Which is one reason I enjoy Existential Comics. It knows clay feet when it sees them.
Posted by: Brian Fies | 04/25/2017 at 12:27 PM
This just popped up in my feed and fits. A story told by Carl Sagan:
“In the 1920s, there was a dinner at which the physicist Robert W. Wood was asked to respond to a toast ... 'To physics and metaphysics.' Now by metaphysics was meant something like philosophy—truths that you could get to just by thinking about them. Wood took a second, glanced about him, and answered along these lines: The physicist has an idea, he said. The more he thinks it through, the more sense it makes to him. He goes to the scientific literature, and the more he reads, the more promising the idea seems. Thus prepared, he devises an experiment to test the idea. The experiment is painstaking. Many possibilities are eliminated or taken into account; the accuracy of the measurement is refined. At the end of all this work, the experiment is completed and ... the idea is shown to be worthless. The physicist then discards the idea, frees his mind from the clutter of error, and moves on to something else. The difference between physics and metaphysics, Wood concluded, is that the metaphysicist has no laboratory.”

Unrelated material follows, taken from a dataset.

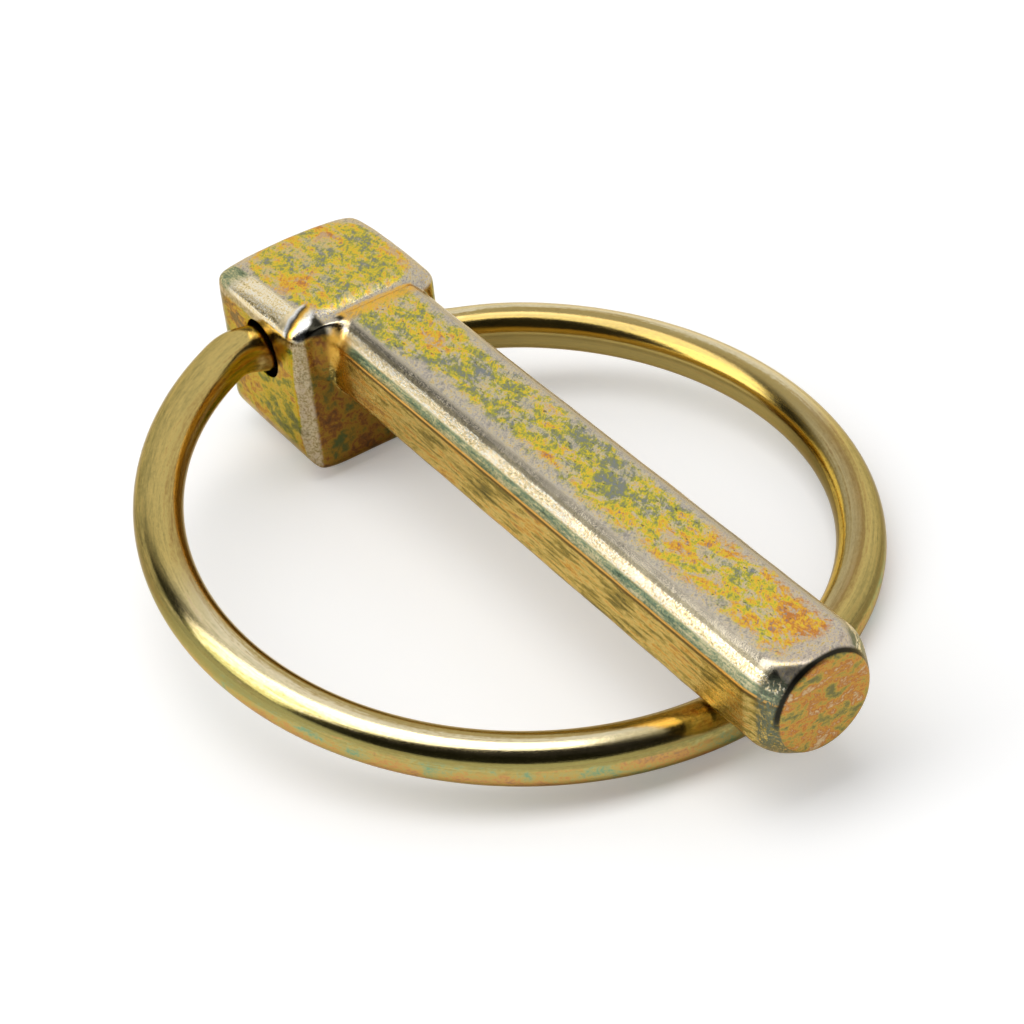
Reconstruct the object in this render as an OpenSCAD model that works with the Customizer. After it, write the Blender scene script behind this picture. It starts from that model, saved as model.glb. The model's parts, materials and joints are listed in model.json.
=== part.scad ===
// Linch pin: a forged pin with a block head, and a sprung wire ring hinged in a slanting hole
// through the head. Drawn as it lies, with the ring closed under the shank near the tip.
// Before it is laid down, X runs along the shank's axis to the tip, Y to the right and Z up, and
// the origin is on that axis at the head's bearing face.

/* [Shank] */
// Diameter of the round bar that the shank is flattened from, across its four long corners
bar_d = 10.7; // [10:0.1:12.2]
// Width of the shank over its two side flats
shank_w = 9.8; // [8.8:0.1:10]
// Height of the shank over its top and bottom flats
shank_h = 8.5; // [7.6:0.1:9.2]
// Usable length, from the head's bearing face to the inside of the closed ring
grip_l = 46.2; // [42:0.1:60]
// How far the tip stands out past the closed ring
tip_out = 7.3; // [5.5:0.1:12]
// Length of the narrowed tip
tip_l = 3; // [2:0.1:5]
// Diameter of the round end face
tip_d = 8.2; // [7:0.1:9]
// Radius of the rim where the top and bottom flats meet the end face
tip_rim_r = 0.6; // [0.3:0.1:1.5]
// Radius of the edge round the end face
tip_edge_r = 0.4; // [0.2:0.1:0.8]
// Radius that turns the shank's corners into the narrowed tip
tip_turn_r = 3; // [1:0.5:3.8]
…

Posted by: Brian Fies | 04/25/2017 at 03:04 PM
That 1933 newspaper column about Hitler that you showed yesterday read like you could just substitute the name "Erdoğan" with no further changes. Then it looked like you could just about substitute the name "Trump." Scary.
Posted by: Boise Ed | 04/25/2017 at 04:25 PM
That advice should be tweeted to the current president.
My experience with philosophy consisted of the required survey course. My roommate observed me doing the reading one night and said "You should only highlight the important stuff."
"Oh," says I, "this is so I know I already read it."
Posted by: Mary in Ohio | 04/25/2017 at 08:05 PM
Will Rogers should have stuck to the commercial airlines.